Die Kirche mißt 77 x 79 m und die sich bis zu einer Höhe 62 m über dem Boden der Kirche erhebende Kuppel hat einen Durchmesser von 33 m. Das Schiff ist 38,07 m breit und damit mehr als zweimal so breit wie die Seitenschiffe, die je 18,29 m zählen. Durch eine Reihe von baulichen Auflockerungen gelingt es, den Eindruck zu erwecken, dass die Masse der tragenden Eckpfeiler hinter Arkaden, Tympana, Bögen und Galerien verschwindet. So wird die tragende Konstruktion vor dem Auge verborgen, und es entsteht der Eindruck, als ob der Raum in alle Richtungen sich weiter ausbreite und die Kuppel gleichsam in der Luft schwebe.
Schriftliche Quellen nennen die Zahl der Geistlichen, die zum Dienst an der Großen Kirche in Konstantinopel bestellt worden waren. Diese Verzeichnisse führen eine Gesamtzahl von 600 Personen an, die in byzantinischen Zeiten an der Hagia Sophia Dienst taten: 80 Priester, 150 Diakone, 40 Diakonissen, 60 Unterdiakone, 160 Leser, 25 Sänger und 75 Türhüter.
Die große Zeit der Kirche fand aber ein abruptes, schockierendes Ende im Jahre 1204, als Konstantinopel durch die »lateinischen« (römisch-katholischen) Kreuzfahrer geplündert und teilweise zerstört wurde; auch im weiteren 13. Jahrhundert hatte die Große Kirche zahlreiche Widrigkeiten zu ertragen.

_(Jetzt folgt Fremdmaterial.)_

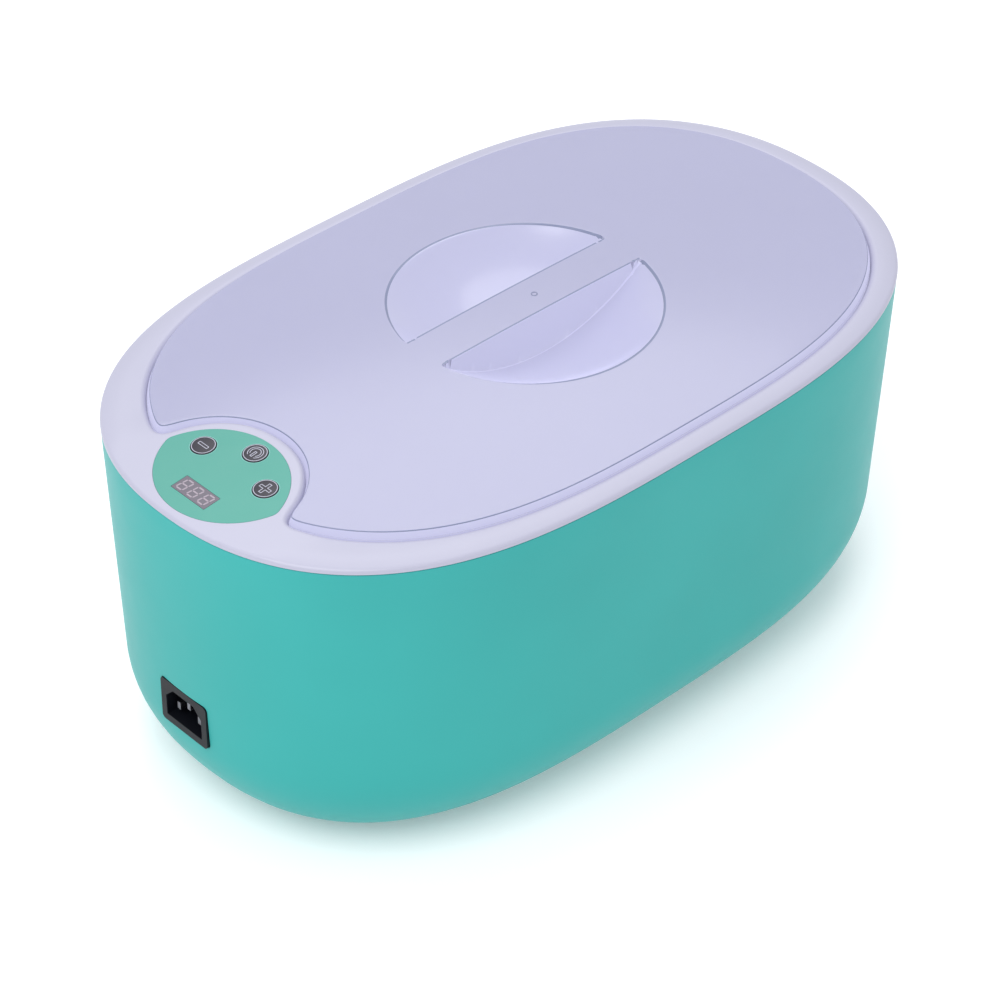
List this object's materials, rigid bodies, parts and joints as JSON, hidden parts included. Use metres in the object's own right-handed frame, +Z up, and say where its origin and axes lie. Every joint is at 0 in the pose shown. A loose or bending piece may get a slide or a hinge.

Das von den Türken schon länger bedrängte und ausgeplünderte Byzantinische Reich war praktisch auf die Stadt Konstantinopel zurückgedrängt worden. Am 29. Mai 1453, drang der türkische Sultan Mehmed II. Fatih (der Eroberer) in die besiegte und verlassene Hauptstadt ein und ritt zur Hagia Sophia. Beeindruckt von ihrer Schönheit, beschloss er, die Kathedrale in seine kaiserliche Moschee umzuwandeln. So lebten die Kunst und Architektur des untergegangenen Reiches in neuer Form noch lange weiter, denn die Hagia Sophia wurde zum Vorbild für die neuen Moscheen von Konstantinopel.